Впрочем, пользовалась она этой свободой скупо. Когда мать уходила, она садилась перед туалетным столиком и развлекалась, крася губы и глаза, укладывая волосы в разные прически, зачесывая их на затылок или собирая в пучок, повторяя картинки из журналов о кино, которые читала запоем. Дома она одевалась очень небрежно, как почти все девушки в нашем доме; носила потрепанные хлопковые платьица, выцветшие от многочисленных стирок и ставшие короткими и узкими, порванные под мышками; на ногах – старые туфли, которые она использовала как тапочки; летом она вообще разгуливала почти голая в коротком цветастом халатике, туго перевязанном на талии поясом. Оставаясь одна, она натирала лицо оливковым маслом, клала на него ломтики картофеля и лимона, хотя у нее и так была очень свежая кожа. Эта кожа являлась, пожалуй, самой красивой ее чертой: нежная, прозрачная, бархатистая. Когда мы оставались одни, мне хотелось спросить ее: «Можно потрогать?», но я не решалась.

Я же становилась все более молчаливой и замкнутой. Если бы не Фульвия, я бы целые дни проводила в одиночестве. Я чувствовала, что взросление меняет меня, и это вызывало у меня одновременно восторг и страх. То, что произошло с Маджини, конечно, не добавило мне популярности в школе. Ответы на вопросы учителей часто были единственными словами, которые я произносила за весь день. Одноклассники не проявляли ко мне никакого интереса. «Она высокомерная и неприятная», – услышала я однажды; в другой раз я слышала, как они говорили: «Она некрасивая».

Часто даже Фульвия игнорировала меня целыми днями.
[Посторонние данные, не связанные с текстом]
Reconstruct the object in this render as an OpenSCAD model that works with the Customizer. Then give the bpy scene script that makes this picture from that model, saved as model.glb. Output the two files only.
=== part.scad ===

Потом вдруг звала меня со двора: «Иди сюда», – приказывала она. По первому зову я закрывала книгу и бежала к ней, перепрыгивая через две ступеньки.

Я находила дверь приоткрытой; в пустом, тихом доме Фульвия занималась каким-нибудь личным делом, которое не прерывала из-за моего прихода. В поздние летние вечера мы подолгу сидели и разговаривали на террасе. Она возвышалась над городом, и казалось, что наш большой дом возносит нас ввысь, к триумфу. Сверху были видны только пустые террасы, красные крыши домов и колокольня, в которой находили себе приют ласточки.